While leafleting, VVAW also learned of an assault on a Black sailor, Kenneth James by 3 sailors as part of an initiation ritual into the Ku Klux Klan. After being attached while asleep in his bunk James required many stitches where the attackers had ht him in the head with a pipe. The Brass' response to all this was to press some phony drug charges on James while letting the Klan initiates off easy with only a sixty day restriction, $100 fine and a general under honorable conditions discharge for one of the attackers. Kenneth James told VVAW after receiving a leaflet that he felt that he was up against the same battle as the Pendleton 14 and that the picket line against the Secretary of the Navy had his support.

It is exactly this type of cooperation with the Klan by the military that has helped the Klan in dramatically stepping up its scum activities and that was directly responsible for the situation at Pendleton that led to the incident the 14 are being charged for.

In the past six weeks VVAW, the Pendleton Brothers and other groups have been fighting and exposing what the Marine Brass are trying to do to the Pendleton 14. Through door to door leafleting, programs at churches and schools the VVAW as well as the Revolutionary Student Brigade have taken the issues of this case out to thousands in southern Calif. And made this not only a struggle to free the 14, but part of the broader fight against the bosses war plans, and their use of our bodies to fight their wars. Some of the defendants themselves have become very active in bringing these questions out to people and becoming organizers on their own behalf. Refusing to give in to the threats of both the military's defense and prosecution lawyers some of the brothers have used every opportunity to speak out on radio and in public about their experience fighting back against the Klan and the military Brass.

Naturally the Brass have retaliated against this, and have tried to silence the most militant of the defendants, restricting them to base and using the military's defense lawyers to run down plea-bargaining offers " you can't refuse." Some of the lawyers, both military and civilian have insisted all along that the case had to be fought exclusively in the military courtroom and not by building support among the masses of working people and GIs. The majority of these lawyers have browbeat their defendants with the idea that if the Pendleton 14 just cool it the Brass will be more lenient with them. But nothing could be further from the truth. While the Klan steps out and continues to use the military as a recruiting ground, the Brass is handing out convictions of the Pendleton 14 right and left in an effort to make an example of them and try to derail the growing support for 14.

One of the defendants, Don Hunter has been held 6 months past his enlistment.
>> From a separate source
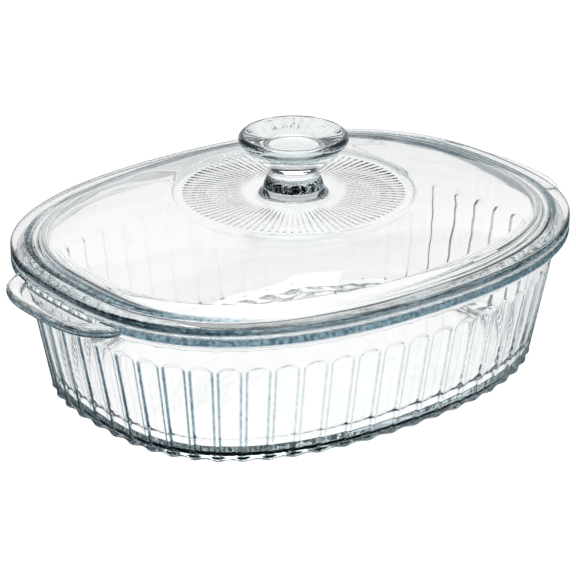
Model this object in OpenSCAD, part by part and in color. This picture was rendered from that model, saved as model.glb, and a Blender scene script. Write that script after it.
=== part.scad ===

During this time the Brass have piled up a lot of petty charges against him and are pressing to have a second court-martial. Eddie Page, has been sentenced to 2 years in Leavenworth. A third, Herman Fletcher will serve 6 months and be given a Bad Conduct Discharge.
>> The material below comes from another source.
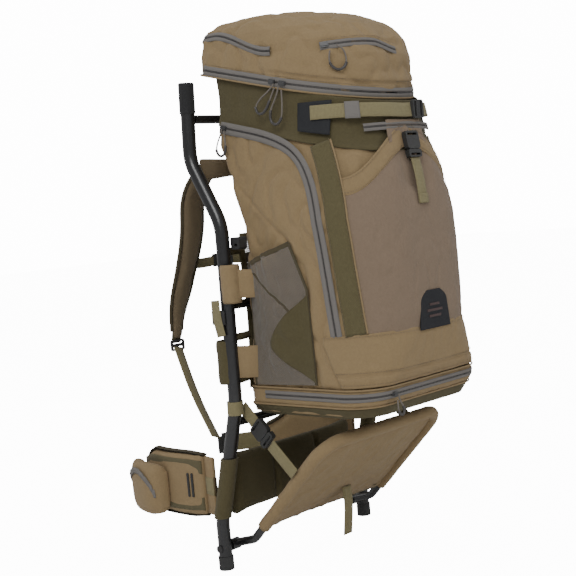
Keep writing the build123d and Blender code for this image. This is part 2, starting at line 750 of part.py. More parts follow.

Trials for other members of the 14 are progressing: Bill Spencer and Tony Matthew on October 17th and Billy Bishop on November 1st. Rather than no outside support, as the lawyers suggest, members of VVAW and other organizations are holding picket lines and marches through downtown San Diego. The Brass would like nothing better than a quiet trial and a defeat for the Black GIs and all the other GIs who stand with the Pendleton Brothers. Now is a critical time for all of us to stand together with the Brothers.